Round two, and Sylvie Boucher demanded an apolitical process for the next Languages Commissioner (Trudeau: We have an open, transparent, merit-based process), John Nater insinuated that a “McGuinty-Wynne Liberal” would be the next Ethics Commissioner (Trudeau: You botched your Supreme Court appointments and we found a great one), and Candice Bergen demanded Trudeau show humility for appointments (Trudeau: We didn’t politicise this, you did). Jenny Kwan demanded funds for inland refugee NGOs (Trudeau: Our generosity for refugee wouldn’t have been possible without community groups), and Brigitte Sanscouy demanded assistance for communities hit by seasonal EI problems (Trudeau: We always help communities in need). Blaine Calkins, Jacques Gourde and Marilyn Gladu demanded consultation on the Ethics and Lobbying Commissioners (Trudeau: I recused myself from the Ethics Commissioner process; We are making qualified and diverse appointments).
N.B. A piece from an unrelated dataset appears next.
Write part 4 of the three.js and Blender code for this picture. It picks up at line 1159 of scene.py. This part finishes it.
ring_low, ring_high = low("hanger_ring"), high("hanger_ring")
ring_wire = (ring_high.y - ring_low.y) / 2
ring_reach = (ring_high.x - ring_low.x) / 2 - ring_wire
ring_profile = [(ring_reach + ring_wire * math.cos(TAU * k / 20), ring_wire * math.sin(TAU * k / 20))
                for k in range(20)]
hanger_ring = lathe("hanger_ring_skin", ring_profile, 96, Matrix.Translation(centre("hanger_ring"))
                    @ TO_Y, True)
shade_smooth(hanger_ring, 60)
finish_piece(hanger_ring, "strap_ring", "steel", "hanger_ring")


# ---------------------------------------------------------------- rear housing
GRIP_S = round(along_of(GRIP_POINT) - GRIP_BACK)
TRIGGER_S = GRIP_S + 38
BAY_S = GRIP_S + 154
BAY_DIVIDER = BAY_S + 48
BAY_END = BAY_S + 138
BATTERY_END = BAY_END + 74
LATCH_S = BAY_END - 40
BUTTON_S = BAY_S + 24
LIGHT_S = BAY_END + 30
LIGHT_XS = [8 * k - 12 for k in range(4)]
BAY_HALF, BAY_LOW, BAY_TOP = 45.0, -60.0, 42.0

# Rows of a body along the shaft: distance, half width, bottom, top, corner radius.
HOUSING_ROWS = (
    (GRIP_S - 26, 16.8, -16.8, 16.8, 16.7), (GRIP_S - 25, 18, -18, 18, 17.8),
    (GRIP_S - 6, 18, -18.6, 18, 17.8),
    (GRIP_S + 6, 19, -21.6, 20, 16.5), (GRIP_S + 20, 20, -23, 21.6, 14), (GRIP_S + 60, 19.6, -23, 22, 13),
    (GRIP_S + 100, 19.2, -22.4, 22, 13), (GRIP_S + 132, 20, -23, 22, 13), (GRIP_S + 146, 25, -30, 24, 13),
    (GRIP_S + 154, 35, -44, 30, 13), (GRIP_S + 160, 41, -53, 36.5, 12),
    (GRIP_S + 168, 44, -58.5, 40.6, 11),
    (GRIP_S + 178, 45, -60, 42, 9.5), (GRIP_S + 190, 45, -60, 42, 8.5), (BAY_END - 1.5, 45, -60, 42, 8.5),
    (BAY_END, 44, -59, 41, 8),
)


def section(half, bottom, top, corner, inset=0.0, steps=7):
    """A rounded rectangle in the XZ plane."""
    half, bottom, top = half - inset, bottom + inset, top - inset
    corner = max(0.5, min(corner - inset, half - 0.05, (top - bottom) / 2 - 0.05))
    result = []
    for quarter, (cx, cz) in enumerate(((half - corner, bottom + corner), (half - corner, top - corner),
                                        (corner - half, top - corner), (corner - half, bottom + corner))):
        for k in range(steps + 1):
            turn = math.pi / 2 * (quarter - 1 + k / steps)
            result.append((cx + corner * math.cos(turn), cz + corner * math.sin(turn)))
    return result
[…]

Pierre Nantel demanded a new process for CBC board appointments (Trudeau: We need to make the right choices for an independent media), and Linda Duncan asked about the Wood Buffalo losing its UNESCO designation (Trudeau: We look forward to working with local communities and stakeholders).
Sylvie Boucher is angrily reading her newly scripted questions on the next languages commissioner. #QP
— Dale Smith (@journo_dale) June 7, 2017
Partisans talking about how partisans can't be trusted.
— Aaron Wherry (@AaronWherry) June 7, 2017
John Nater quips that Trudeau is "all socks, no action." #QP
— Dale Smith (@journo_dale) June 7, 2017
Round three saw questions on the public sex offender registry, airline competition, Internet copyright trolls (Trudeau: We are working with partners), defence policy promises (Trudeau: Your government used them as props without funding them), the Infrastructure Bank, autism funding (Trudeau: We have made federal investment in the network of stakeholders), plastic in oceans (Trudeau: We have an oceans protection plan), and Quebec’s constitutional demands (Trudeau: I’ve heard Quebec’s priorities and it’s not the Constitution).
There is a lot of talk from CPC about this "tool" of a public high risk sex offender registry but just to be clear…it never materialized.
— Alison Crawford (@alisoncrawford5) June 7, 2017
Overall, it was a relatively decent day on the face of it, but the fact that the opposition was left scrambling to deal with the breaking news of Meilleur’s withdrawal and trying to wedge it into the tail end of the current outrage cycle continues to demonstrate the weakness of the way in which QP happens these days. That nobody can come up with new real questions on the fly, but rather had to rely on hastily rewritten scripts that tries to prolong the outrage was a bit sad. Meanwhile, the growing number of questions on the issue of a public sex offender registry is not only a crass bit of unsavoury politicking on the part of the Conservatives (with a disingenuous framing of the questions as cancelling a registry that never was actually established), but the government has a really good point that they have failed to deploy, which is that public sex offender registries have been the vehicles of vigilante justice in the past, and deaths have resulted in the States as a result of some of their public registries, in one case of someone who was on the registry because that state didn’t have a close-in-age exemption for when he and his partner at the time were both minors. Those are materially relevant facts that the government could deploy but haven’t. Finally, the fact that it took until the third round to get questions on the defence policy review – the government’s major announcement of the day – just like they didn’t really ask about the foreign policy speech yesterday – is pretty pathetic on the part of the opposition who is supposed to be holding the government to account for these sorts of things. If they’re waiting to see how it plays on the front page of tomorrow’s Globe and Mail before they ask questions would be a damning indictment of the state of opposition politics in this country.
Sartorially speaking, snaps go out to Raj Grewal for a tailored black three-piece suit with a light blue shirt with white collar and cuffs, and a red tie and navy turban, and to Chrystia Freeland for a white short-sleeved dress). Style citations go out to Bardish Chagger for a pleated dusky rose blouse with black slacks, and to David Lametti for a dark grey suit with a pale cranberry shirt and a red and navy striped tie. Dishonourable mention goes out to Rachael Harder for a mustard top with a black and grey jacket and black slacks.